Large Solution Refinement: Paving the Super-Highway of Value Delivery

This post is the second in a series about success patterns for large solutions. Read the first post here.

Backlog refinement is integral to the Scrum process because it prevents surprises and maintains flow in iterative development. Regular backlog review ensures the backlog is ready for iteration planning. An Agile team understands how much they still need to refine the backlog items before the next iteration planning and beyond.

When applying SAFe® to large, complex, cyber-physical systems, you must expand backlog refinement to include more viewpoints. The complexity of a large solution is rarely fully comprehended by one or a few individuals, and the size of the large solution exacerbates the impact of risks that can escape into large solution planning.

So how do we find the balance between overpreparation, which limits ownership and innovation by the solution builders, and under-refinement, which can undermine the solution and the flow of value delivery?

To answer these questions, we adapted the following success patterns for large solution backlog refinement.

Use the Dispatcher Clause

The dispatcher principle guides large solution refinement by preventing the premature dispatch of requirements to Agile Release Trains (ARTs), solution areas, or Agile teams. Premature dispatching can cause risks like:

• Misalignment in the development of different solution components
• Missed opportunities for economies of scale across organizational constructs
• Sub-optimization of lower priority solution features

In contrast, making the right trade-off decisions at the right level drives holistic and innovative solutions.

Key stakeholder viewpoints that are often overlooked include marketing, compliance, customer support, and finance. Ensuring these voices are heard during refinement work can prevent issues that might remain undetected until late in the solution roadmap.

For complex solutions, we discovered that a planning conference is more effective than pre-and post-PI Planning events alone. This event mimics a PI Planning event and is intended to align upcoming PI work across ARTs and solution areas. To keep the conference focused and productive, it should only include representatives from the participating ARTs. We will cover specific planning conference details in a later blog post.

The goal of the planning conference is to provide a boundary for the large solution refinement work. Preparation for key decisions that can be made in the planning conference should be part of the refinement work. But making key decisions is part of the planning conference. However, key stakeholder inputs that cannot be reasonably gathered during the planning conference should be included in the refinement work.
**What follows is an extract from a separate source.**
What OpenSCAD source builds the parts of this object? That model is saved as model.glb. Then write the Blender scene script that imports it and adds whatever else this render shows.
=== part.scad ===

For example, in Figure one, a review of the key behavior-driven development (BDD) demo and testing scenarios by a customer advisory board is valuable input in refinement. The customer advisory board will not attend the two-day planning conference, so their advance input provides guardrails on the backlog work that’s considered.

Agree on the Definition of Ready

The definition of the readiness (DoR) criteria for a large solution backlog is often multidimensional. Consider, for example, the architectural dimension of the solution. The architecture defines the high-level solution components and how they interact to provide value. The choice of components is relevant to system architects in the contributing ARTs and stakeholders in at least these areas:

• User experience
• Compliance
• Internal audit and standards
• Corporate reuse
• Finance  

Advancing the backlog item—a Capability or an Epic—through the stages of readiness often requires review and refinement from the various stakeholders.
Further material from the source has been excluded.